[Task to complete] Starting at the line that contains "The build123d and Blender code for this object", copy every line down to the line that contains "in (-spread, spread)])", inclusive, exactly as it stands. Omit all other lines.
[START Excerpted data]
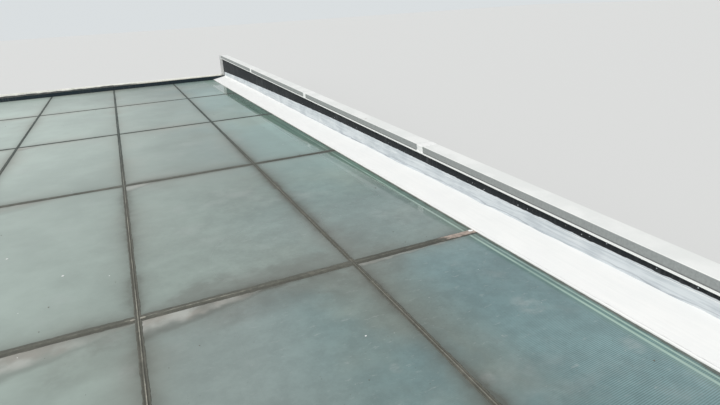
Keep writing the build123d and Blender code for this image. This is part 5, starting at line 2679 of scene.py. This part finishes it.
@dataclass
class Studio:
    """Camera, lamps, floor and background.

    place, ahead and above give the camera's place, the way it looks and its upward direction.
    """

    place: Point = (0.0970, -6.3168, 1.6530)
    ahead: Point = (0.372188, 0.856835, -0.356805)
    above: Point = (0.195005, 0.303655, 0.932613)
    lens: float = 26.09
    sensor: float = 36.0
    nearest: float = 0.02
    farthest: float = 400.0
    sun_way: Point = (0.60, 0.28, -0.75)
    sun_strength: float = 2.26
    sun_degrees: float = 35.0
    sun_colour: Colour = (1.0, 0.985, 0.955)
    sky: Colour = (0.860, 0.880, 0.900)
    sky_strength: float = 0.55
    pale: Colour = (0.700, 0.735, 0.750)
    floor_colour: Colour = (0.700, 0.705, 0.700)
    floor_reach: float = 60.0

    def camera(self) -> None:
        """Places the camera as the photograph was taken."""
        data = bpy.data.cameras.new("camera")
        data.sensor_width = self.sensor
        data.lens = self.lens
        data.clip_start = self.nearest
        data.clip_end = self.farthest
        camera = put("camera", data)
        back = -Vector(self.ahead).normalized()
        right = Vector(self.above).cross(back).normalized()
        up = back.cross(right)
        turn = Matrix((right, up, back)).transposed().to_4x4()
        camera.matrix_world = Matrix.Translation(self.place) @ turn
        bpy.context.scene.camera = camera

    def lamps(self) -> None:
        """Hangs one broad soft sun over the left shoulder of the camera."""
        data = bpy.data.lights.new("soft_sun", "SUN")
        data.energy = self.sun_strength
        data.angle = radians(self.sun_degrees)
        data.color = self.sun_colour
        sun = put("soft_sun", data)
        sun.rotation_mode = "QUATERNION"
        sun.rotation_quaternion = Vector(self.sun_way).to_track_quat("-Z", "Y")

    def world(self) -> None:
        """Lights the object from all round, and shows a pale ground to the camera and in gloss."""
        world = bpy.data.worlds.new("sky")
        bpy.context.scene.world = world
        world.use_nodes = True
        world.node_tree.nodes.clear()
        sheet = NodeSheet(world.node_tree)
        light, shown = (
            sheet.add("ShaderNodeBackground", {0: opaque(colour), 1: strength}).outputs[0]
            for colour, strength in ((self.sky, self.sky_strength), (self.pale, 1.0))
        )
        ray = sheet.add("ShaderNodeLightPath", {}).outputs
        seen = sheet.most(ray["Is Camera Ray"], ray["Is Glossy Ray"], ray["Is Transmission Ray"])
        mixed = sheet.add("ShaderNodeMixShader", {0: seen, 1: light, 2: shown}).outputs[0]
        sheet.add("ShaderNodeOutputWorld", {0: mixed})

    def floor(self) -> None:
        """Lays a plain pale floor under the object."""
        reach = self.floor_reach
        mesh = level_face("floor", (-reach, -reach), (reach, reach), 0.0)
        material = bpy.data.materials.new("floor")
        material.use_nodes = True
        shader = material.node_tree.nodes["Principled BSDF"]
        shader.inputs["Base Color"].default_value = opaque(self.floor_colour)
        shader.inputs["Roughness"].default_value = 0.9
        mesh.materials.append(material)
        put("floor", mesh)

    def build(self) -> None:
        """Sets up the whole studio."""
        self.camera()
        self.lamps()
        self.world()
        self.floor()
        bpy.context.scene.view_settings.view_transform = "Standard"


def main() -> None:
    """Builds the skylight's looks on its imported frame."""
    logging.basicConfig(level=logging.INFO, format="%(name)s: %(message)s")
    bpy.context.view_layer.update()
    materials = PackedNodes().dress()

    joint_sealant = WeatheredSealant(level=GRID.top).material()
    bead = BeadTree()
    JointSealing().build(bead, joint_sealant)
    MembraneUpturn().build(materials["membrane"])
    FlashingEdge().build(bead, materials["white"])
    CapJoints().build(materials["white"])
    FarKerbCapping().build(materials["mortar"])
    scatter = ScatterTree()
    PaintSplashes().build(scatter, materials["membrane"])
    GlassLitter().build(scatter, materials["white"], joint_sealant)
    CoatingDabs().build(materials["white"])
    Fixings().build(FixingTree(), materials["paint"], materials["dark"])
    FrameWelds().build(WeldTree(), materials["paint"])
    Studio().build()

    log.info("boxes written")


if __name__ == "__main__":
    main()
[END Excerpted data]
[START Excerpted data]
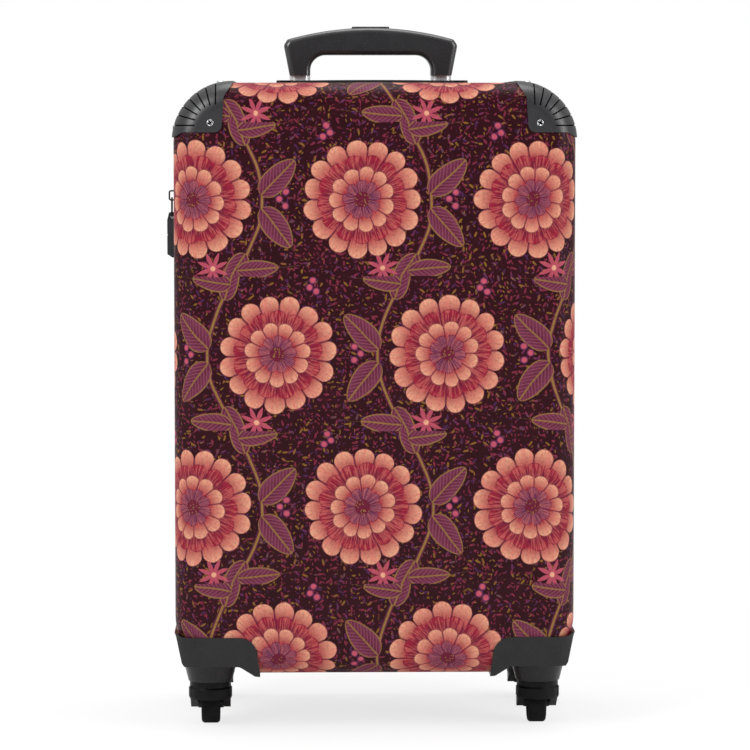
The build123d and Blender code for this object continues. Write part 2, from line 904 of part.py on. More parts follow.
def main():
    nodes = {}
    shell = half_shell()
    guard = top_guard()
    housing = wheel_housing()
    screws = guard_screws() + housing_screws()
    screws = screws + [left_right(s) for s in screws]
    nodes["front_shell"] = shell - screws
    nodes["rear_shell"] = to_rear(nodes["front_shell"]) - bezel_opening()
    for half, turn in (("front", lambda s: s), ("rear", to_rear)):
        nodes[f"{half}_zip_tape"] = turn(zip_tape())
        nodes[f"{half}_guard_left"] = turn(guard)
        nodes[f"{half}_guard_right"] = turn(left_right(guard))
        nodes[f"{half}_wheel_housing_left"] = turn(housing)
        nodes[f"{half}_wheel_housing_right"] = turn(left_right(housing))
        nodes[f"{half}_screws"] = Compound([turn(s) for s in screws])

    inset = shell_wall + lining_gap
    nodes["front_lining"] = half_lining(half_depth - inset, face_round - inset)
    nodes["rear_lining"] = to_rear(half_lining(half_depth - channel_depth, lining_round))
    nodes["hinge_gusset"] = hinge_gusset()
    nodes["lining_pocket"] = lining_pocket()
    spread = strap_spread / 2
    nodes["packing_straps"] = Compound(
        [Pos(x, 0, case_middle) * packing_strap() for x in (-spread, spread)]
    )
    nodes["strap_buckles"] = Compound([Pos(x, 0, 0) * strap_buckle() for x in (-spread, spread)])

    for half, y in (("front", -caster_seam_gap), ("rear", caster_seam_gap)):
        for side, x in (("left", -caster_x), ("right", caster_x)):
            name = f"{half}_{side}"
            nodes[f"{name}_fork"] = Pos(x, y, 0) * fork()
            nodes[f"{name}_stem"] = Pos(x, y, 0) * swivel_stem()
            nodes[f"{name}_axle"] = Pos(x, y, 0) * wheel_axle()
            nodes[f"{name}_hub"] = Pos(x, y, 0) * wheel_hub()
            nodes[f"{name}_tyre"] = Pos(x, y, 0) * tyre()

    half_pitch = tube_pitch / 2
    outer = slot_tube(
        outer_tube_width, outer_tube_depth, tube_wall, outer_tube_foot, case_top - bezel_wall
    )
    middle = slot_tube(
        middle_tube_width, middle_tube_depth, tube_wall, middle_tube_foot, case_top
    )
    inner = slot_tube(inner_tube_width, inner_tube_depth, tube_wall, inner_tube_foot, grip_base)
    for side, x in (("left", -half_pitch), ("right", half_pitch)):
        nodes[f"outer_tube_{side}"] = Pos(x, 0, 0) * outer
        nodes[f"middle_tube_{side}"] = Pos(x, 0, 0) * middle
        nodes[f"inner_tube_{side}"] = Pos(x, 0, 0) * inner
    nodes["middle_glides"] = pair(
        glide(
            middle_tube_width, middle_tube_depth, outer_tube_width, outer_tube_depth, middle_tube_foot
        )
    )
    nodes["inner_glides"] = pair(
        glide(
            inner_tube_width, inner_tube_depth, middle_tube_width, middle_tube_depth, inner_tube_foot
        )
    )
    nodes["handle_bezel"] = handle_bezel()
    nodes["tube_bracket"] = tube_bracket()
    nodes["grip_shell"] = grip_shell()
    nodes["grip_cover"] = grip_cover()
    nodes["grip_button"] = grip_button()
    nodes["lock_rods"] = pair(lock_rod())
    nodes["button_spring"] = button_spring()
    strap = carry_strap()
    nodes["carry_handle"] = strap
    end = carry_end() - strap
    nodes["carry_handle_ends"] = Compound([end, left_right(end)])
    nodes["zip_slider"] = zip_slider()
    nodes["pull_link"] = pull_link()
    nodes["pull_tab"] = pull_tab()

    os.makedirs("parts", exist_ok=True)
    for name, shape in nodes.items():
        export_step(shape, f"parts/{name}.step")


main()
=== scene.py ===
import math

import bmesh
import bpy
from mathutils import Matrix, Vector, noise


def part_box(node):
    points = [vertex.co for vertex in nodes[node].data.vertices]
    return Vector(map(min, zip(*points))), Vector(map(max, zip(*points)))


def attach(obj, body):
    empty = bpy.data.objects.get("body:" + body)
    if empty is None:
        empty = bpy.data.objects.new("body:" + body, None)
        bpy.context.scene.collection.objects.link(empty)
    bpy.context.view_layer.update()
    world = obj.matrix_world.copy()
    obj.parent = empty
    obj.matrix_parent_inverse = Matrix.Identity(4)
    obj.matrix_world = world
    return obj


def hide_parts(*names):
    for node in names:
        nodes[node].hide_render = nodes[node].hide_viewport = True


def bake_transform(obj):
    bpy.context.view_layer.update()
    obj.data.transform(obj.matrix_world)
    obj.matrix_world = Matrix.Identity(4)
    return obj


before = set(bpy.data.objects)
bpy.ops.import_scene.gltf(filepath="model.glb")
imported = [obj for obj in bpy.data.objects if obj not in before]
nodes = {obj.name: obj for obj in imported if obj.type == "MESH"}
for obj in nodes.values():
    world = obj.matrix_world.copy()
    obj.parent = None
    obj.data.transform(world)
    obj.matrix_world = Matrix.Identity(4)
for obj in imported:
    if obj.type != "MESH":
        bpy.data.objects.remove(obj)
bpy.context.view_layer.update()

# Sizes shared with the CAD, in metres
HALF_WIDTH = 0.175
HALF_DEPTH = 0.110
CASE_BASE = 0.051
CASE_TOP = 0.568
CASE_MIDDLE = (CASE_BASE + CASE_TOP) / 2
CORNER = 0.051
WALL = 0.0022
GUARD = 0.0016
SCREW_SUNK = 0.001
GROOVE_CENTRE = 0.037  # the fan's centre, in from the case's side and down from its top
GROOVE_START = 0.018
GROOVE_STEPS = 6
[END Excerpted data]
[In response]
The build123d and Blender code for this object continues. Write part 2, from line 904 of part.py on. More parts follow.
def main():
    nodes = {}
    shell = half_shell()
    guard = top_guard()
    housing = wheel_housing()
    screws = guard_screws() + housing_screws()
    screws = screws + [left_right(s) for s in screws]
    nodes["front_shell"] = shell - screws
    nodes["rear_shell"] = to_rear(nodes["front_shell"]) - bezel_opening()
    for half, turn in (("front", lambda s: s), ("rear", to_rear)):
        nodes[f"{half}_zip_tape"] = turn(zip_tape())
        nodes[f"{half}_guard_left"] = turn(guard)
        nodes[f"{half}_guard_right"] = turn(left_right(guard))
        nodes[f"{half}_wheel_housing_left"] = turn(housing)
        nodes[f"{half}_wheel_housing_right"] = turn(left_right(housing))
        nodes[f"{half}_screws"] = Compound([turn(s) for s in screws])

    inset = shell_wall + lining_gap
    nodes["front_lining"] = half_lining(half_depth - inset, face_round - inset)
    nodes["rear_lining"] = to_rear(half_lining(half_depth - channel_depth, lining_round))
    nodes["hinge_gusset"] = hinge_gusset()
    nodes["lining_pocket"] = lining_pocket()
    spread = strap_spread / 2
    nodes["packing_straps"] = Compound(
        [Pos(x, 0, case_middle) * packing_strap() for x in (-spread, spread)]
    )
    nodes["strap_buckles"] = Compound([Pos(x, 0, 0) * strap_buckle() for x in (-spread, spread)])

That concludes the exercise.